[CAD and scene scripts]
begin
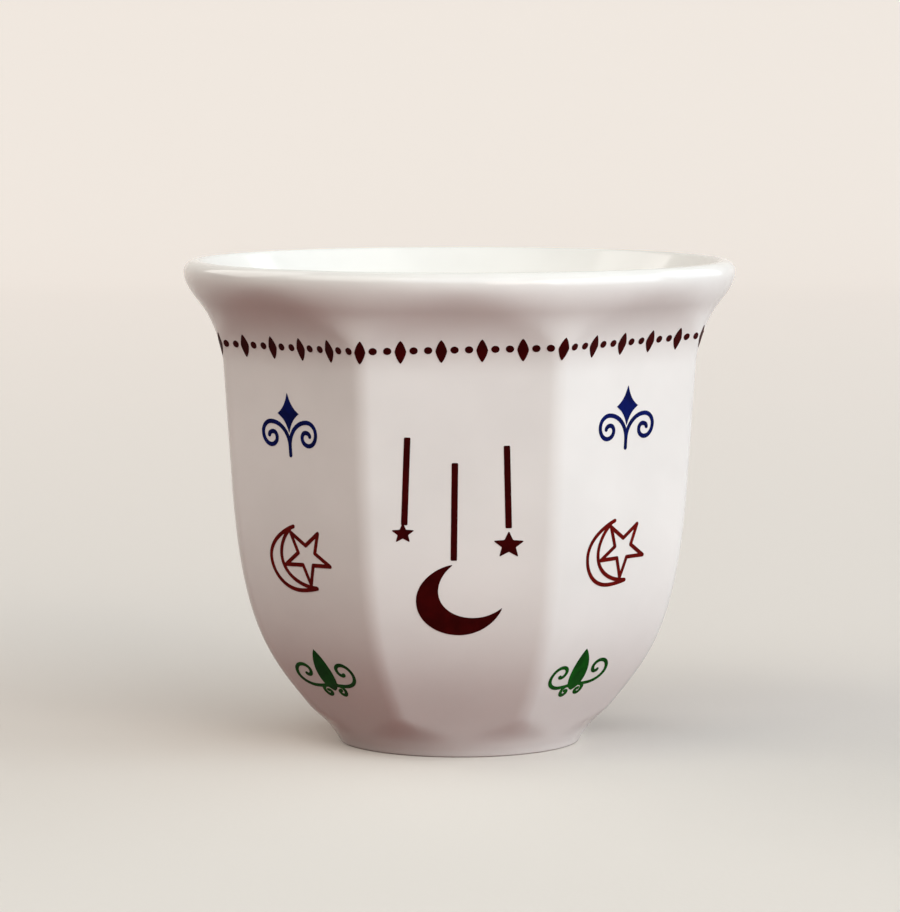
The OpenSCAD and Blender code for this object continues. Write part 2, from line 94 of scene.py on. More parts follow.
def arc(middle: Pair, r: float, start: float, end: float, steps: int) -> Points:
    """Draw a round stretch about a middle, between two angles in radians."""
    t = np.linspace(start, end, steps + 1)
    return np.asarray(middle) + r * np.stack([np.cos(t), np.sin(t)], 1)


def joined(*stretches: Points) -> Points:
    """Join stretches that each start where the one before ends."""
    return np.concatenate([stretches[0]] + [s[1:] for s in stretches[1:]])


def chain(points: Sequence[Sequence[float]], steps: int) -> Points:
    """Draw a line through every third point, drawn towards the two between."""
    return joined(*(bezier(points[i:i + 4], steps) for i in range(0, len(points) - 3, 3)))


def unit(along: Points) -> Points:
    """Shorten or lengthen each direction to a length of one."""
    return along / np.linalg.norm(along, axis=-1, keepdims=True)


def crosswise(along: Points) -> Points:
    """Turn each flat direction a quarter to the left."""
    return along[..., ::-1] * [-1, 1]


def strip(ends: Sequence[Points], asides: Sequence[Points]) -> Points:
    """Draw a strip between two ends, each with the way to its left edge."""
    (a, b), (left_a, left_b) = ends, asides
    return np.array([a - left_a, b - left_b, b + left_b, a + left_a])


def leaning(angle: float) -> Points:
    """Give the direction that leans out by an angle in degrees from upright."""
    return np.array([math.sin(math.radians(angle)), math.cos(math.radians(angle))])


class Side(Enum):
    """The eight sides, each by its angle round the axis from the front to the right."""

    FRONT = 0
    FRONT_RIGHT = 45
    RIGHT = 90
    BACK_RIGHT = 135
    BACK = 180
    BACK_LEFT = 225
    LEFT = 270
    FRONT_LEFT = 315

    @property
    def label(self) -> str:
        """The side's name as the nodes have it."""
        return self.name.lower()

    def turn(self, points: Points) -> Points:
        """Turn points that were laid out on the front to this side.

        Args:
            points: Points of the front side, one row each.

        Returns:
            The same points on this side.
        """
        s, c = leaning(self.value)
        return points @ np.array([[c, s, 0.0], [-s, c, 0.0], [0.0, 0.0, 1.0]])


STRAIGHT_SIDES = (Side.FRONT, Side.RIGHT, Side.BACK, Side.LEFT)
CORNER_SIDES = (Side.FRONT_RIGHT, Side.BACK_RIGHT, Side.BACK_LEFT, Side.FRONT_LEFT)
HALF_ANGLE = math.pi / len(Side)


def linked(name: str, data: bpy.types.ID) -> bpy.types.Object:
    """Make an object and link it to the scene.

    Args:
        name: Name of the object.
        data: Its mesh, lamp or camera.

    Returns:
        The object.
    """
    piece = bpy.data.objects.new(name, data)
    bpy.context.scene.collection.objects.link(piece)
    return piece


def new_mesh(name: str, points: Points, faces: Iterable[Sequence[int]]) -> bpy.types.Object:
    """Make a smooth-shaded object from points in millimetres.

    Args:
        name: Name of the object.
        points: Its points, in millimetres in the cup's own frame.
        faces: Its faces, as rows of point numbers.

    Returns:
        The object, linked to the scene.
    """
    mesh = bpy.data.meshes.new(name)
    mesh.from_pydata((np.asarray(points) * MM).tolist(), [], [list(f) for f in faces])
    mesh.validate()
    mesh.shade_smooth()
    return linked(name, mesh)


@dataclass(frozen=True)
class CupSizes:
    """The cup's sizes in millimetres and degrees, as its solids have them."""

    height: float = 56.3
    lip_d: float = 64.1
    waist_af: float = 54.0
    belly_af: float = 52.2
    belly_h: float = 31.0
    waist_drop: float = 11.5
    arris_r: float = 3.0
    belly_low_pull: float = 10.0
    belly_high_pull: float = 19.6
    lip_reach: float = 1.8
    flare_drop: float = 4.4
    flare_lean: float = 44.0
    flare_low_pull: float = 4.0
    flare_high_pull: float = 1.3
    rim_r: float = 1.3
    lip_pull: float = 1.1
    fade_h: float = 8.0
    wall_t: float = 2.6
    rim_in_r: float = 1.2
    rim_start_angle: float = 15.0
    crest_land: float = 0.2
    flare_t: float = 2.9
    mouth_lean: float = 41.5
    mouth_pull: float = 5.2
    floor_h: float = 4.8
    floor_d: float = 12.0
    inner_belly_share: float = 0.62
    inner_floor_share: float = 0.62
    foot_d: float = 28.0
    foot_lean: float = 28.0
    heel_d: float = 30.0
    heel_h: float = 1.6
    heel_lean: float = 34.5
    foot_edge: float = 0.3
    hollow_d: float = 22.2
    hollow_h: float = 1.5
    hollow_dome: float = 0.5
    hollow_round: float = 0.8
    foot_fade_h: float = 3.5
    foot_pull_share: float = 0.45
    heel_pull_share: float = 0.45
    round_share: float = 0.985


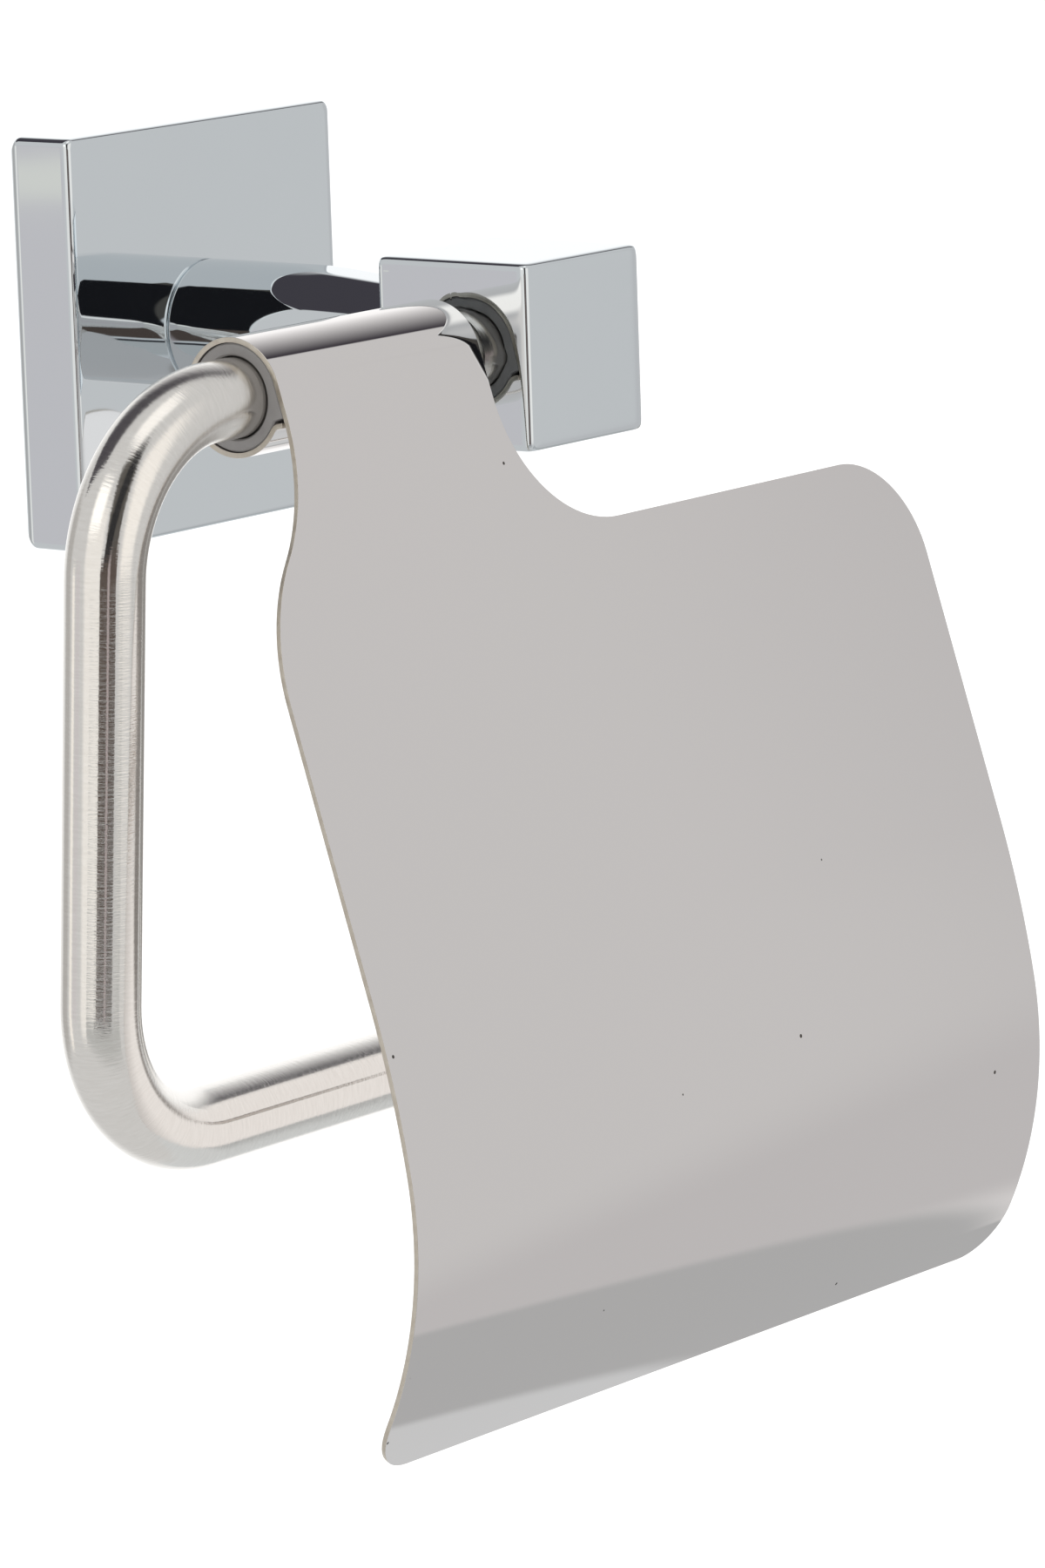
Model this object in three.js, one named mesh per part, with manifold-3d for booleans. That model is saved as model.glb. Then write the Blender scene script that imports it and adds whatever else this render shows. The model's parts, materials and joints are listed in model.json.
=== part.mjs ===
// A wall-mounted toilet paper holder: a square rosette, a stem and a cube block carry a bent rod for
// the roll, and a curved steel cover hangs from the rod's upper bar and swings about it.
// Millimetres. +X runs to the right along the wall, -Y points out of the wall, +Z is up.
// The origin is the rosette's centre on the wall.
import * as THREE from "three";
import { mergeVertices } from "three/addons/utils/BufferGeometryUtils.js";
import Module from "manifold-3d";

// ---------- driving dimensions ----------
const FIT = 0.3; // gap between fixed pieces that touch
const RUNNING = 0.15; // radial gap between the rod and what turns or slides on it

const ROSETTE_SIDE = 50;
const ROSETTE_CORNER = 0.8; // corner radius of the square outline
const ROSETTE_FRONT_EDGE = 0.4; // rounding of the front edges
const ROSETTE_BACK_EDGE = 2; // rounding of the edges against the wall
const ROSETTE_SIDE_WALL = 2.4;
const ROSETTE_FRONT_WALL = 2.6;

const BRACKET_SIDE_MARGIN = 5.6; // from the rosette's inner wall to the bracket's sides
const BRACKET_LIP_MARGIN = 3.2; // from the rosette's inner wall to the bracket's lips
const BRACKET_SHEET = 1.8;
const BRACKET_LIP_WIDTH = 16;
const SLOT_EDGE = 1.5; // from a wall screw slot's end to the bracket's side
const SLOT_LENGTH = 9;
const SLOT_WIDTH = 4.6;

const SCREW_RADIUS = 2.5; // screw that pulls the stem against the rosette
const SCREW_GRIP = 12; // its length in the stem
const SCREW_HEAD_RADIUS = 4.6;
const SCREW_HEAD_HEIGHT = 2.6;
const WASHER_RADIUS = 5.6;
const WASHER_THICKNESS = 1;
const SCREW_CLEARANCE = 1.6; // from the screw's head to the bracket

const STEM_RADIUS = 8;
const STEM_LENGTH = 35.4;
const STEM_FLATS = 12.2; // across the eight flats, where the stem meets the block
const STEM_TAPER = 0.096; // how fast each flat leaves the axis, per mm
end
- AIM:
From the listing above, extract every line exactly as it stands.

- SOLUTION TO THIS TASK:
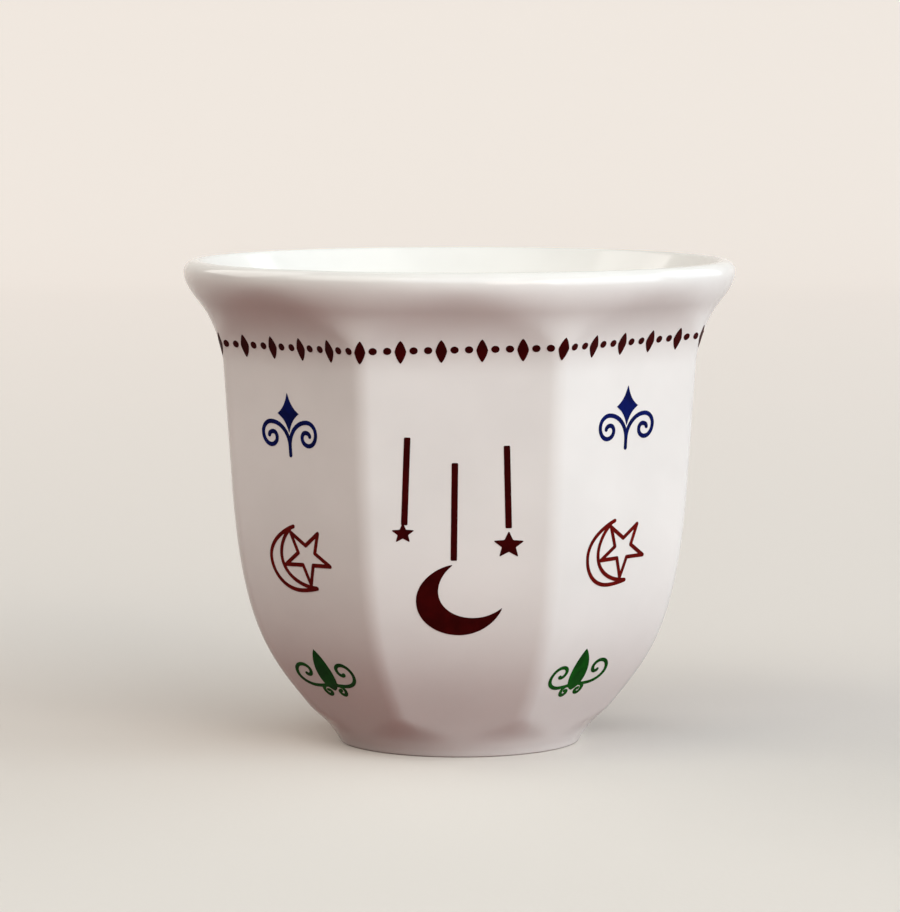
The OpenSCAD and Blender code for this object continues. Write part 2, from line 94 of scene.py on. More parts follow.
def arc(middle: Pair, r: float, start: float, end: float, steps: int) -> Points:
    """Draw a round stretch about a middle, between two angles in radians."""
    t = np.linspace(start, end, steps + 1)
    return np.asarray(middle) + r * np.stack([np.cos(t), np.sin(t)], 1)


def joined(*stretches: Points) -> Points:
    """Join stretches that each start where the one before ends."""
    return np.concatenate([stretches[0]] + [s[1:] for s in stretches[1:]])


def chain(points: Sequence[Sequence[float]], steps: int) -> Points:
    """Draw a line through every third point, drawn towards the two between."""
    return joined(*(bezier(points[i:i + 4], steps) for i in range(0, len(points) - 3, 3)))


def unit(along: Points) -> Points:
    """Shorten or lengthen each direction to a length of one."""
    return along / np.linalg.norm(along, axis=-1, keepdims=True)


def crosswise(along: Points) -> Points:
    """Turn each flat direction a quarter to the left."""
    return along[..., ::-1] * [-1, 1]


def strip(ends: Sequence[Points], asides: Sequence[Points]) -> Points:
    """Draw a strip between two ends, each with the way to its left edge."""
    (a, b), (left_a, left_b) = ends, asides
    return np.array([a - left_a, b - left_b, b + left_b, a + left_a])


def leaning(angle: float) -> Points:
    """Give the direction that leans out by an angle in degrees from upright."""
    return np.array([math.sin(math.radians(angle)), math.cos(math.radians(angle))])


class Side(Enum):
    """The eight sides, each by its angle round the axis from the front to the right."""

    FRONT = 0
    FRONT_RIGHT = 45
    RIGHT = 90
    BACK_RIGHT = 135
    BACK = 180
    BACK_LEFT = 225
    LEFT = 270
    FRONT_LEFT = 315

    @property
    def label(self) -> str:
        """The side's name as the nodes have it."""
        return self.name.lower()

    def turn(self, points: Points) -> Points:
        """Turn points that were laid out on the front to this side.

        Args:
            points: Points of the front side, one row each.

        Returns:
            The same points on this side.
        """
        s, c = leaning(self.value)
        return points @ np.array([[c, s, 0.0], [-s, c, 0.0], [0.0, 0.0, 1.0]])


STRAIGHT_SIDES = (Side.FRONT, Side.RIGHT, Side.BACK, Side.LEFT)
CORNER_SIDES = (Side.FRONT_RIGHT, Side.BACK_RIGHT, Side.BACK_LEFT, Side.FRONT_LEFT)
HALF_ANGLE = math.pi / len(Side)


def linked(name: str, data: bpy.types.ID) -> bpy.types.Object:
    """Make an object and link it to the scene.

    Args:
        name: Name of the object.
        data: Its mesh, lamp or camera.

    Returns:
        The object.
    """
    piece = bpy.data.objects.new(name, data)
    bpy.context.scene.collection.objects.link(piece)
    return piece


def new_mesh(name: str, points: Points, faces: Iterable[Sequence[int]]) -> bpy.types.Object:
    """Make a smooth-shaded object from points in millimetres.

    Args:
        name: Name of the object.
        points: Its points, in millimetres in the cup's own frame.
        faces: Its faces, as rows of point numbers.

    Returns:
        The object, linked to the scene.
    """
    mesh = bpy.data.meshes.new(name)
    mesh.from_pydata((np.asarray(points) * MM).tolist(), [], [list(f) for f in faces])
    mesh.validate()
    mesh.shade_smooth()
    return linked(name, mesh)


@dataclass(frozen=True)
class CupSizes:
    """The cup's sizes in millimetres and degrees, as its solids have them."""

    height: float = 56.3
    lip_d: float = 64.1
    waist_af: float = 54.0
    belly_af: float = 52.2
    belly_h: float = 31.0
    waist_drop: float = 11.5
    arris_r: float = 3.0
    belly_low_pull: float = 10.0
    belly_high_pull: float = 19.6
    lip_reach: float = 1.8
    flare_drop: float = 4.4
    flare_lean: float = 44.0
    flare_low_pull: float = 4.0
    flare_high_pull: float = 1.3
    rim_r: float = 1.3
    lip_pull: float = 1.1
    fade_h: float = 8.0
    wall_t: float = 2.6
    rim_in_r: float = 1.2
    rim_start_angle: float = 15.0
    crest_land: float = 0.2
    flare_t: float = 2.9
    mouth_lean: float = 41.5
    mouth_pull: float = 5.2
    floor_h: float = 4.8
    floor_d: float = 12.0
    inner_belly_share: float = 0.62
    inner_floor_share: float = 0.62
    foot_d: float = 28.0
    foot_lean: float = 28.0
    heel_d: float = 30.0
    heel_h: float = 1.6
    heel_lean: float = 34.5
    foot_edge: float = 0.3
    hollow_d: float = 22.2
    hollow_h: float = 1.5
    hollow_dome: float = 0.5
    hollow_round: float = 0.8
    foot_fade_h: float = 3.5
    foot_pull_share: float = 0.45
    heel_pull_share: float = 0.45
    round_share: float = 0.985


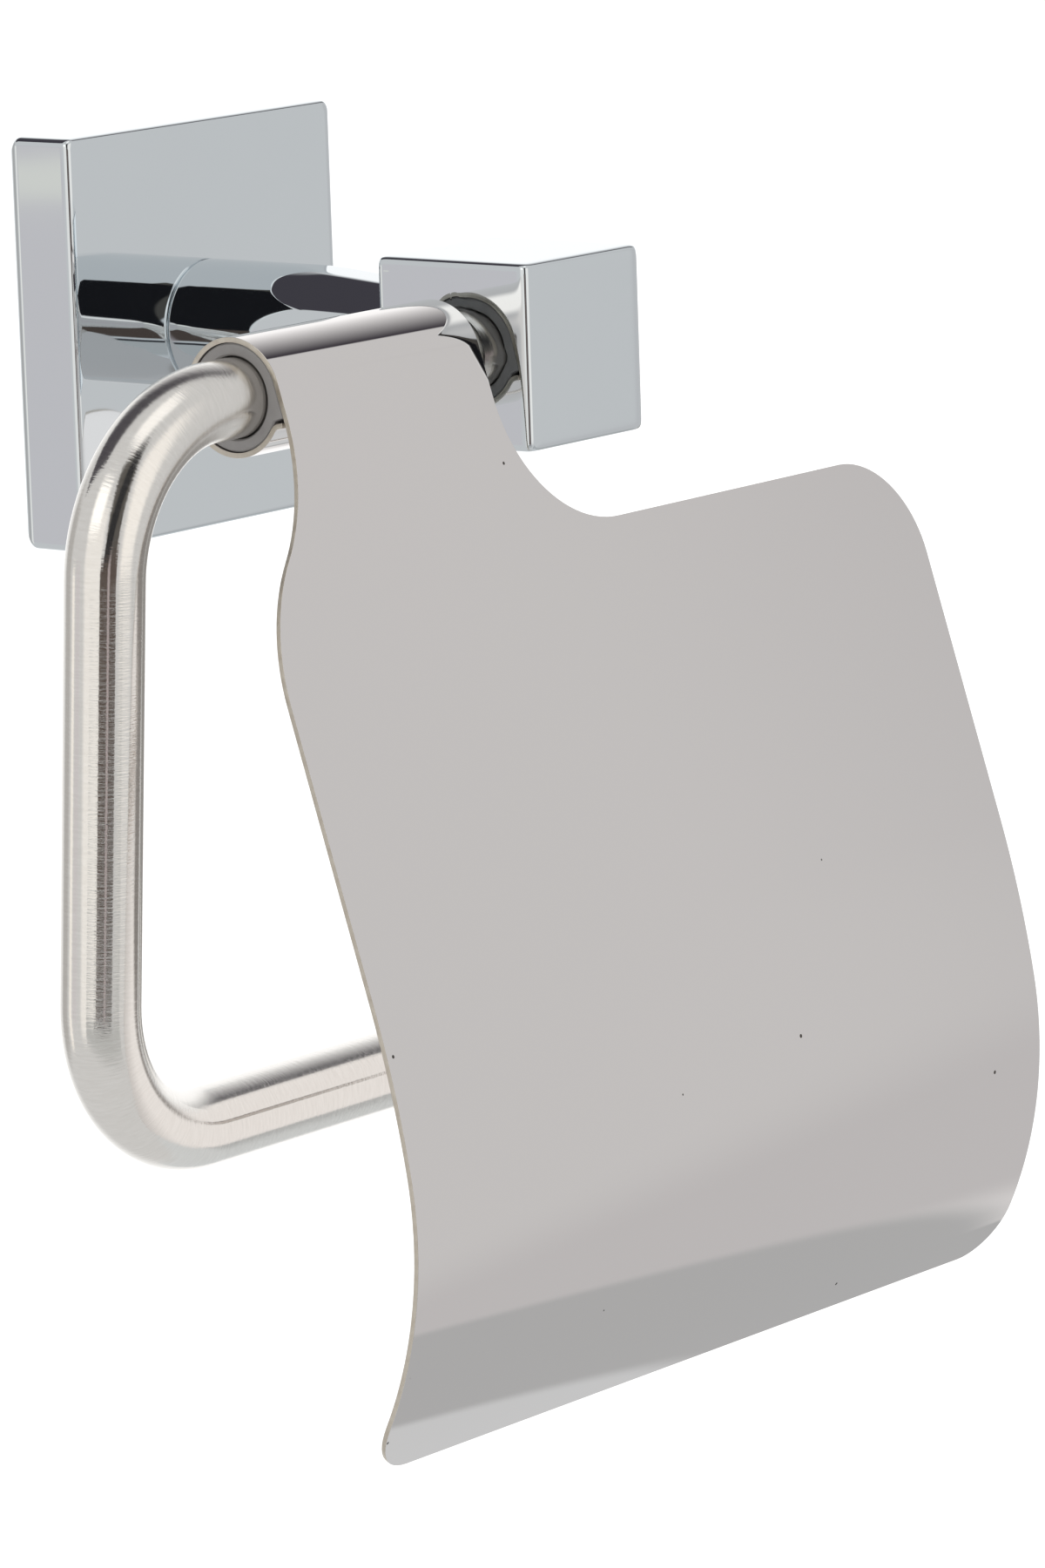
Model this object in three.js, one named mesh per part, with manifold-3d for booleans. That model is saved as model.glb. Then write the Blender scene script that imports it and adds whatever else this render shows. The model's parts, materials and joints are listed in model.json.
=== part.mjs ===
// A wall-mounted toilet paper holder: a square rosette, a stem and a cube block carry a bent rod for
// the roll, and a curved steel cover hangs from the rod's upper bar and swings about it.
// Millimetres. +X runs to the right along the wall, -Y points out of the wall, +Z is up.
// The origin is the rosette's centre on the wall.
import * as THREE from "three";
import { mergeVertices } from "three/addons/utils/BufferGeometryUtils.js";
import Module from "manifold-3d";

// ---------- driving dimensions ----------
const FIT = 0.3; // gap between fixed pieces that touch
const RUNNING = 0.15; // radial gap between the rod and what turns or slides on it

const ROSETTE_SIDE = 50;
const ROSETTE_CORNER = 0.8; // corner radius of the square outline
const ROSETTE_FRONT_EDGE = 0.4; // rounding of the front edges
const ROSETTE_BACK_EDGE = 2; // rounding of the edges against the wall
const ROSETTE_SIDE_WALL = 2.4;
const ROSETTE_FRONT_WALL = 2.6;

const BRACKET_SIDE_MARGIN = 5.6; // from the rosette's inner wall to the bracket's sides
const BRACKET_LIP_MARGIN = 3.2; // from the rosette's inner wall to the bracket's lips
const BRACKET_SHEET = 1.8;
const BRACKET_LIP_WIDTH = 16;
const SLOT_EDGE = 1.5; // from a wall screw slot's end to the bracket's side
const SLOT_LENGTH = 9;
const SLOT_WIDTH = 4.6;

const SCREW_RADIUS = 2.5; // screw that pulls the stem against the rosette
const SCREW_GRIP = 12; // its length in the stem
const SCREW_HEAD_RADIUS = 4.6;
const SCREW_HEAD_HEIGHT = 2.6;
const WASHER_RADIUS = 5.6;
const WASHER_THICKNESS = 1;
const SCREW_CLEARANCE = 1.6; // from the screw's head to the bracket

const STEM_RADIUS = 8;
const STEM_LENGTH = 35.4;
const STEM_FLATS = 12.2; // across the eight flats, where the stem meets the block
const STEM_TAPER = 0.096; // how fast each flat leaves the axis, per mm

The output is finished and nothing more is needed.